So I’d heard good things about this even before it got Oscar-nominated, and the nomination was my cue to watch it. I hadn’t really paid attention to what it was — I honestly thought it was some kind of meditative quasi-documentary on the theme of trains — and so was surprised to discover that it’s a period piece that’s essentially telling the story of a guy’s life.

We start in… well, I was going to say “the late 19th century,” because that’s what it feels like; but that chronology doesn’t really line up with the later parts of the movie, and turns out that actually it’s 1917. But it’s not a 1917 that’s full of jazz or world wars or whatever. We’re in the wilderness in the Pacific Northwest, and there are horses and trains and hand-built log cabins and dudes cutting down trees with long saws.

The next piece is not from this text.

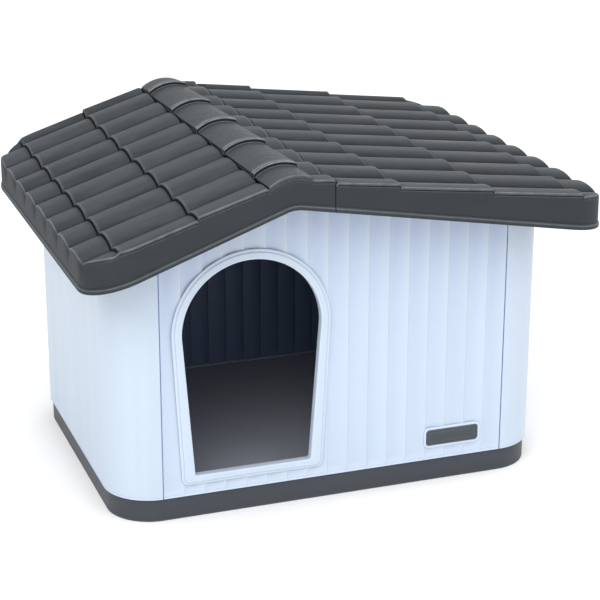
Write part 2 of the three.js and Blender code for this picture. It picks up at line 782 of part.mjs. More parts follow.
function ridgeCap() {
  const xs = [];
  for (let i = 0; i <= capSegments; i++) xs.push(capLeft + ((capRight - capLeft) * i) / capSegments);
  const front = -roofHalfY + beadProud;
  const rear = roofHalfY - beadProud;
  const ys = [front];
  for (let lip = -roofHalfY + capFirst; lip < rear; lip += capPitch) ys.push(lip - capLipRun, lip);
  ys.push(rear);
  const bottom = (x) => capHeight(x) - capThickness;
  return grid(xs, ys, (x, y) => capHeight(x) + capRiseAt(y), bottom);
}

// ---------------------------------------------------------------- fasteners
// A pan-head screw along +Z: its head's seat is at z = 0 and its shank hangs below.
function screwGeometry(length, headRadius) {
  const points = [
    [0, -length],
    [screwShank, -length],
    [screwShank, 0],
    [headRadius, 0],
    [headRadius * screwHeadTop, screwHeadHeight],
    [0, screwHeadHeight],
  ];
  return new THREE.LatheGeometry(points.map(([x, y]) => new THREE.Vector2(x, y)), 10).rotateX(Math.PI / 2);
}

// A headed pin along +Z, with its head's seat at z = 0.
function pinGeometry(length) {
  const points = [
    [0, -length],
    [hingePin - pinChamfer, -length],
    [hingePin, -length + pinChamfer],
    [hingePin, 0],
    [hingePin * 2, 0],
    [hingePin * 2, pinHeadHeight],
    [0, pinHeadHeight],
  ];
  return new THREE.LatheGeometry(points.map(([x, y]) => new THREE.Vector2(x, y)), 12).rotateX(Math.PI / 2);
}

// ---------------------------------------------------------------- assembly
const palette = {
  wall: { color: 0xcddcf2, roughness: 0.45, metalness: 0 },
  roof: { color: 0x4a4f53, roughness: 0.5, metalness: 0 },
  base: { color: 0x50555d, roughness: 0.55, metalness: 0 },
  plate: { color: 0x515a61, roughness: 0.5, metalness: 0 },
  steel: { color: 0xa8abad, roughness: 0.35, metalness: 1 },
};
const dogHouse = new THREE.Group();
dogHouse.position.x = -roofMidX;

function place(name, geometry, finish, parent = dogHouse) {
  const mesh = new THREE.Mesh(geometry, new THREE.MeshStandardMaterial(palette[finish]));
  mesh.name = name;
  parent.add(mesh);
  return mesh;
}

// Turns a fastener so that its head looks along a direction, and sets its seat at a point.
function fasten(name, geometry, point, direction) {
  const mesh = place(name, geometry, "steel");
  mesh.position.set(...point);
  mesh.quaternion.setFromUnitVectors(new THREE.Vector3(0, 0, 1), new THREE.Vector3(...direction));
}

const shell = roofShell();
place("base_tray", geometryOf(baseTray()), "base");
place("floor_panel", geometryOf(floorPanel()), "base");
place("left_side_wall", geometryOf(sideWall(-1)), "wall");
place("right_side_wall", geometryOf(sideWall(1)), "wall");
place("front_wall", geometryOf(frontWall()), "wall");
place("rear_wall", geometryOf(rearWall()), "wall");
place("door_surround", geometryOf(doorSurround()), "wall");
place("name_plate", geometryOf(namePlate()), "plate");
place("roof_left_panel", geometryOf(roofLeftPanel(shell)), "roof");
place("ridge_cap", geometryOf(ridgeCap()), "roof");
place("roof_lid", geometryOf(roofLid(shell)), "roof");

for (const [where, x, y] of baseScrewPlaces()) {
  const seat = [x, y, flangeTop + clearance];
  fasten(`base_screw_${where}`, screwGeometry(baseScrewLength, screwHead), seat, [0, 0, 1]);
}

for (const end of [-1, 1]) {
  const endName = end < 0 ? "front" : "rear";
  for (const side of [-1, 1]) {
    const seam = `${endName}_${side < 0 ? "left" : "right"}`;
    place(`joining_strip_${seam}`, geometryOf(joiningStrip(side, end)), "base");
    const gripHalf = wallThickness + clearance / 2 + clearance + stripThickness;
    stripScrewHeights().forEach((z, i) => {
      const seat = [side * (panelEndX - gripHalf - clearance), seamScrewY(end), z];
      const name = `strip_screw_${seam}_${i ? "upper" : "lower"}`;
      fasten(name, screwGeometry(2 * gripHalf - 1, screwHead), seat, [-side, 0, 0]);
    });
  }
  const { arm, lugInner, armInner } = hingePlaces(end);
  place(`hinge_arm_${endName}`, geometryOf(hingeArm(end)), "steel");
  const pinSeat = [hingeX, end * (lugInner - clearance), hingeHeight];
  const pinLength = skirtInnerY + screwBite - lugInner;
  fasten(`hinge_pin_${endName}`, pinGeometry(pinLength), pinSeat, [0, -end, 0]);
  armScrewPlaces().forEach((x, i) => {
    const seatY = Math.min(armInner, skirtInnerY - armBossLength) - clearance;
    const name = `hinge_screw_${endName}_${i ? "outer" : "inner"}`;
    const length = skirtInnerY + screwBite - clearance - seatY;
    fasten(name, screwGeometry(length, washerHead), [x, end * seatY, armMiddle()], [0, -end, 0]);
  });
}

roofScrewPlaces().forEach((y, i) => {
  const tabFace = -halfX + wallThickness + 2 * clearance + roofTabThickness;
  const seat = [tabFace + clearance, y, roofScrewHeight()];
  const length = seat[0] - (-halfX + wallThickness - screwBite) - clearance;
  fasten(`roof_screw_${["front", "middle", "rear"][i]}`, screwGeometry(length, screwHead), seat, [1, 0, 0]);
});

export default dogHouse;
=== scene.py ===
"""The finished look of a plastic dog house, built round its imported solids.

Lengths are metres in the frame of the solids: +X runs to the right of someone who faces the doorway, +Y to
the rear and +Z up, with the ground at z = 0 and the roof's outline centred on the origin.
"""

import json
import logging
import math
from dataclasses import dataclass, field, replace
from enum import Enum
from typing import Callable, Mapping, Sequence

import bmesh
import bpy
import numpy as np
from mathutils import Matrix, Vector

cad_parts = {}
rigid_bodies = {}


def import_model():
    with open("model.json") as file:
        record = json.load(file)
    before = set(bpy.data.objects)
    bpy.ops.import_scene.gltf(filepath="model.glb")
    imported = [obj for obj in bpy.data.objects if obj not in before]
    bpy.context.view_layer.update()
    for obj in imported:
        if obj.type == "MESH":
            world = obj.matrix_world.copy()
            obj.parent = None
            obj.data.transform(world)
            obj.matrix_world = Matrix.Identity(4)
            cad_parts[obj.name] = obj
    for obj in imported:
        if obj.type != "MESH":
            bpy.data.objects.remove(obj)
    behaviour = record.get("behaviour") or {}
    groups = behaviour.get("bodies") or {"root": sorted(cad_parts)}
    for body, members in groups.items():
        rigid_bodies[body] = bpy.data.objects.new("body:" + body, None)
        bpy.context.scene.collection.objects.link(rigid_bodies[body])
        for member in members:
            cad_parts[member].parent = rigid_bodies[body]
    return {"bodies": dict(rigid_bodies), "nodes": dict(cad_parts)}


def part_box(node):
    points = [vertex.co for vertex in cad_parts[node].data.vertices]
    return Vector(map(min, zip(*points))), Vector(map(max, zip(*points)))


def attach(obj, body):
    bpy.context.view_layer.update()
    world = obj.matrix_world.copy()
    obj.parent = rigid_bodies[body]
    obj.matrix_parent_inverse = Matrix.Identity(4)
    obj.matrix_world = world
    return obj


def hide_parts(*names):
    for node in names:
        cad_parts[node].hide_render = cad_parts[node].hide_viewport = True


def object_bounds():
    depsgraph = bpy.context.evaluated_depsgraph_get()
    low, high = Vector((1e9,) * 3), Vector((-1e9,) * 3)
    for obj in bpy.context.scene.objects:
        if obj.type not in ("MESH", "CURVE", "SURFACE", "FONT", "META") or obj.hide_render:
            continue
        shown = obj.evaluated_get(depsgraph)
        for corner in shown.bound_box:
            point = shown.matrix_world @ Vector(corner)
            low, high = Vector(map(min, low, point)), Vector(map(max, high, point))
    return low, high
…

Anyway, we start with our protagonist as a young, aimless man, and then proceed to follow his life through various ups and downs and twists and turns through the long decades. This is a brand new movie, so I’m not going to spoil the plot, but I don’t think it’s too much of a spoiler to say that the movie has a very biographical shape to it — it’s not about any particular big narrative arc, it’s a bunch of things that happen, some of which are just little moments and some of which resonate for decades. There are moments when it feels like the movie is about to lean into more of a narrative-driven shape, but it consistently refuses to.

It’s a gorgeous movie, with its Pacific Northwest landscapes; arguably too gorgeous. It feels at points like a golden hour cottagecore fantasy rather than a realistic movie. But then, it also has a bunch of shocking and semi-random violence in it, and periods of random misfortune, too, so maybe I shouldn’t begrudge it those dream-like happy moments.

But that too-pretty feeling is closely related to the tonal problem the movie has: It’s constantly teetering on the edge of sappy, manipulative sentimentality (exacerbated by the movie having a narrator who just outright verbalizes meaning as Max Richter-adjacent music plays). For me, at least, it didn’t go over the edge, and so it mostly worked. Even if some of the emotion the film is trying to evoke didn’t quite hit, the movie overall landed at very good (though not great). But I can fully understand both the viewer who’s entirely bought in and deeply moved by the movie, and the viewer who finds it all a little overwrought and silly.

(Also: The movie is honestly not that much like First Cow, but at the same time, c’mon: It’s a historical PacNW movie with lush outdoor landscapes in a 4:3 aspect ratio, which opens with a framing device of something found in the woods that portends a sad story in the past. It practically begs for the comparison.)